All of the material below is to be repeated exactly.

Data shown.
────────────────────

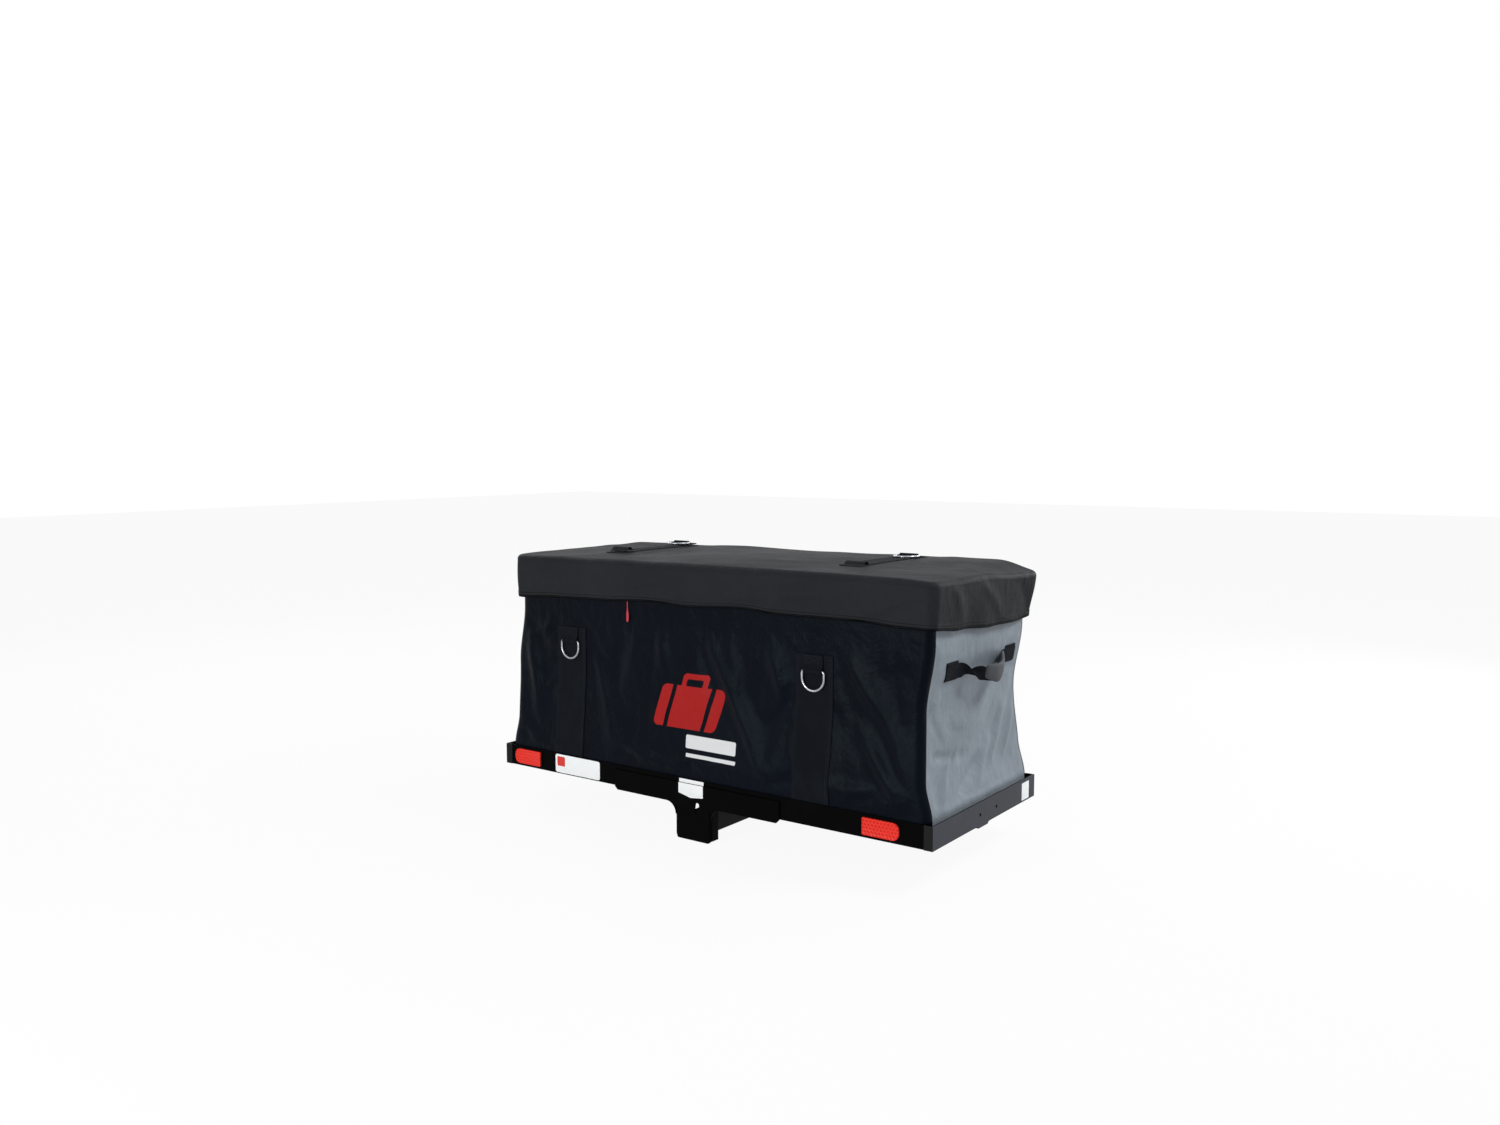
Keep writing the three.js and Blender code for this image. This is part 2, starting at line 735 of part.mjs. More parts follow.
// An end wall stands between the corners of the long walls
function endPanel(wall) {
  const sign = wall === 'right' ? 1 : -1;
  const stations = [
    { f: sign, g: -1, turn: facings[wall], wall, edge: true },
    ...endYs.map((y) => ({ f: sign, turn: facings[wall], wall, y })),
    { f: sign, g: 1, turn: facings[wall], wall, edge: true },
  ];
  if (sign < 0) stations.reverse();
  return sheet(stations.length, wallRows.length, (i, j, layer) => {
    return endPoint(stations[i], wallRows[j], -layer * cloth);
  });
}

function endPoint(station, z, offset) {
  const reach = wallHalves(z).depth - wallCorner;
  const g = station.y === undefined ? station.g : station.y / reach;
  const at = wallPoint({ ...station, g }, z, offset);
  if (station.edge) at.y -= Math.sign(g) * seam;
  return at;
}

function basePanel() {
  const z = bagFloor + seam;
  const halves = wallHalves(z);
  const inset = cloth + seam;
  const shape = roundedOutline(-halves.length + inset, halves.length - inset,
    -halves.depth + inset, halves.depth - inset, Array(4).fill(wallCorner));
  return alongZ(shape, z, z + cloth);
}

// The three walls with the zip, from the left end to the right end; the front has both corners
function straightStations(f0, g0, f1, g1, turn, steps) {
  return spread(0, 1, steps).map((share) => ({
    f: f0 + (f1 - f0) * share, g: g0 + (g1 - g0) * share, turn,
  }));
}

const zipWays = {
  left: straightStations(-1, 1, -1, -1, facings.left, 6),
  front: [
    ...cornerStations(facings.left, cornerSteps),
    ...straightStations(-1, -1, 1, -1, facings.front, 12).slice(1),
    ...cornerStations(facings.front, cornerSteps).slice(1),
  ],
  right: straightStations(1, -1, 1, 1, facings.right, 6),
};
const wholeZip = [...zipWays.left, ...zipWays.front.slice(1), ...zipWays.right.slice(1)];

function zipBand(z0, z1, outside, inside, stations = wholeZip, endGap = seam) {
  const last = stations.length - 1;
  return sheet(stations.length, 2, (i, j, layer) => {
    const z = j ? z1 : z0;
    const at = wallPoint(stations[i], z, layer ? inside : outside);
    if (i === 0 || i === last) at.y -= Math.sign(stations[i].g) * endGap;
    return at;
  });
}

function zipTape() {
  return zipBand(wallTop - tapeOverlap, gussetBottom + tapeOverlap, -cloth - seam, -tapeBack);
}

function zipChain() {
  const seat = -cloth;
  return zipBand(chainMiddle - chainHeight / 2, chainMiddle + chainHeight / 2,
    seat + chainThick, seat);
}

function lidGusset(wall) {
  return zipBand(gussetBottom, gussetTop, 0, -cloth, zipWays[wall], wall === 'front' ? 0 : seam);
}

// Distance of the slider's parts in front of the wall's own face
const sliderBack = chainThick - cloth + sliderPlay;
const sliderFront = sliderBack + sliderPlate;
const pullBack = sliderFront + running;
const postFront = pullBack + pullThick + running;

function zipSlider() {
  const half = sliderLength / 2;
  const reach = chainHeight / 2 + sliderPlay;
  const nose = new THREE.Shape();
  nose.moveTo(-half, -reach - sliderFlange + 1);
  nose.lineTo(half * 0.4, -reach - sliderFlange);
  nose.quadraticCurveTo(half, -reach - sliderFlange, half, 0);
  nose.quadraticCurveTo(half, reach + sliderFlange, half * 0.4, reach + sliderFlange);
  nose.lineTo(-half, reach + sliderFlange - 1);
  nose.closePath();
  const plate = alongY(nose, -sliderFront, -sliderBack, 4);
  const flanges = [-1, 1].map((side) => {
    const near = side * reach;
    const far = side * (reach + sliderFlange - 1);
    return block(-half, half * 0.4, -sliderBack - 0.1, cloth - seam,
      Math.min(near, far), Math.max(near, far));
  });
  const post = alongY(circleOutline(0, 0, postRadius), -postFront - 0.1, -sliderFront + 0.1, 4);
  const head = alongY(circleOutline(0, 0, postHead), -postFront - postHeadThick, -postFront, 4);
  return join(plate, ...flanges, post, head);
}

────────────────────

Complete output.
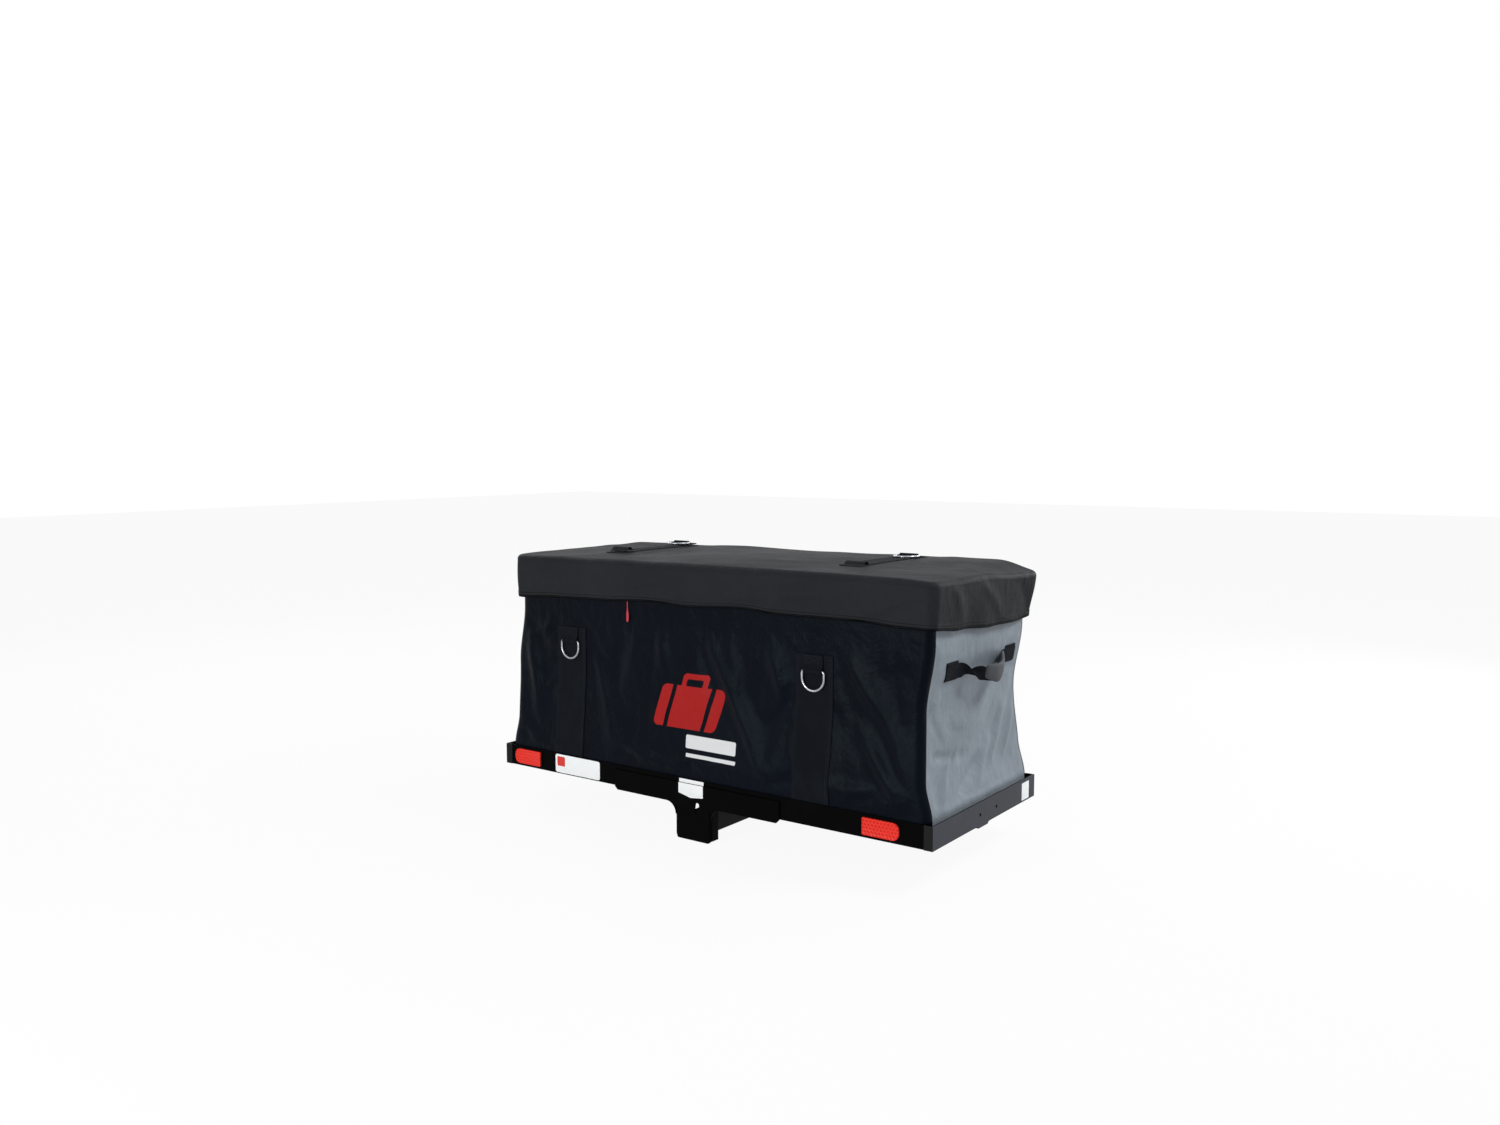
Keep writing the three.js and Blender code for this image. This is part 2, starting at line 735 of part.mjs. More parts follow.
// An end wall stands between the corners of the long walls
function endPanel(wall) {
  const sign = wall === 'right' ? 1 : -1;
  const stations = [
    { f: sign, g: -1, turn: facings[wall], wall, edge: true },
    ...endYs.map((y) => ({ f: sign, turn: facings[wall], wall, y })),
    { f: sign, g: 1, turn: facings[wall], wall, edge: true },
  ];
  if (sign < 0) stations.reverse();
  return sheet(stations.length, wallRows.length, (i, j, layer) => {
    return endPoint(stations[i], wallRows[j], -layer * cloth);
  });
}

function endPoint(station, z, offset) {
  const reach = wallHalves(z).depth - wallCorner;
  const g = station.y === undefined ? station.g : station.y / reach;
  const at = wallPoint({ ...station, g }, z, offset);
  if (station.edge) at.y -= Math.sign(g) * seam;
  return at;
}

function basePanel() {
  const z = bagFloor + seam;
  const halves = wallHalves(z);
  const inset = cloth + seam;
  const shape = roundedOutline(-halves.length + inset, halves.length - inset,
    -halves.depth + inset, halves.depth - inset, Array(4).fill(wallCorner));
  return alongZ(shape, z, z + cloth);
}

// The three walls with the zip, from the left end to the right end; the front has both corners
function straightStations(f0, g0, f1, g1, turn, steps) {
  return spread(0, 1, steps).map((share) => ({
    f: f0 + (f1 - f0) * share, g: g0 + (g1 - g0) * share, turn,
  }));
}

const zipWays = {
  left: straightStations(-1, 1, -1, -1, facings.left, 6),
  front: [
    ...cornerStations(facings.left, cornerSteps),
    ...straightStations(-1, -1, 1, -1, facings.front, 12).slice(1),
    ...cornerStations(facings.front, cornerSteps).slice(1),
  ],
  right: straightStations(1, -1, 1, 1, facings.right, 6),
};
const wholeZip = [...zipWays.left, ...zipWays.front.slice(1), ...zipWays.right.slice(1)];

function zipBand(z0, z1, outside, inside, stations = wholeZip, endGap = seam) {
  const last = stations.length - 1;
  return sheet(stations.length, 2, (i, j, layer) => {
    const z = j ? z1 : z0;
    const at = wallPoint(stations[i], z, layer ? inside : outside);
    if (i === 0 || i === last) at.y -= Math.sign(stations[i].g) * endGap;
    return at;
  });
}

function zipTape() {
  return zipBand(wallTop - tapeOverlap, gussetBottom + tapeOverlap, -cloth - seam, -tapeBack);
}

function zipChain() {
  const seat = -cloth;
  return zipBand(chainMiddle - chainHeight / 2, chainMiddle + chainHeight / 2,
    seat + chainThick, seat);
}

function lidGusset(wall) {
  return zipBand(gussetBottom, gussetTop, 0, -cloth, zipWays[wall], wall === 'front' ? 0 : seam);
}

// Distance of the slider's parts in front of the wall's own face
const sliderBack = chainThick - cloth + sliderPlay;
const sliderFront = sliderBack + sliderPlate;
const pullBack = sliderFront + running;
const postFront = pullBack + pullThick + running;

function zipSlider() {
  const half = sliderLength / 2;
  const reach = chainHeight / 2 + sliderPlay;
  const nose = new THREE.Shape();
  nose.moveTo(-half, -reach - sliderFlange + 1);
  nose.lineTo(half * 0.4, -reach - sliderFlange);
  nose.quadraticCurveTo(half, -reach - sliderFlange, half, 0);
  nose.quadraticCurveTo(half, reach + sliderFlange, half * 0.4, reach + sliderFlange);
  nose.lineTo(-half, reach + sliderFlange - 1);
  nose.closePath();
  const plate = alongY(nose, -sliderFront, -sliderBack, 4);
  const flanges = [-1, 1].map((side) => {
    const near = side * reach;
    const far = side * (reach + sliderFlange - 1);
    return block(-half, half * 0.4, -sliderBack - 0.1, cloth - seam,
      Math.min(near, far), Math.max(near, far));
  });
  const post = alongY(circleOutline(0, 0, postRadius), -postFront - 0.1, -sliderFront + 0.1, 4);
  const head = alongY(circleOutline(0, 0, postHead), -postFront - postHeadThick, -postFront, 4);
  return join(plate, ...flanges, post, head);
}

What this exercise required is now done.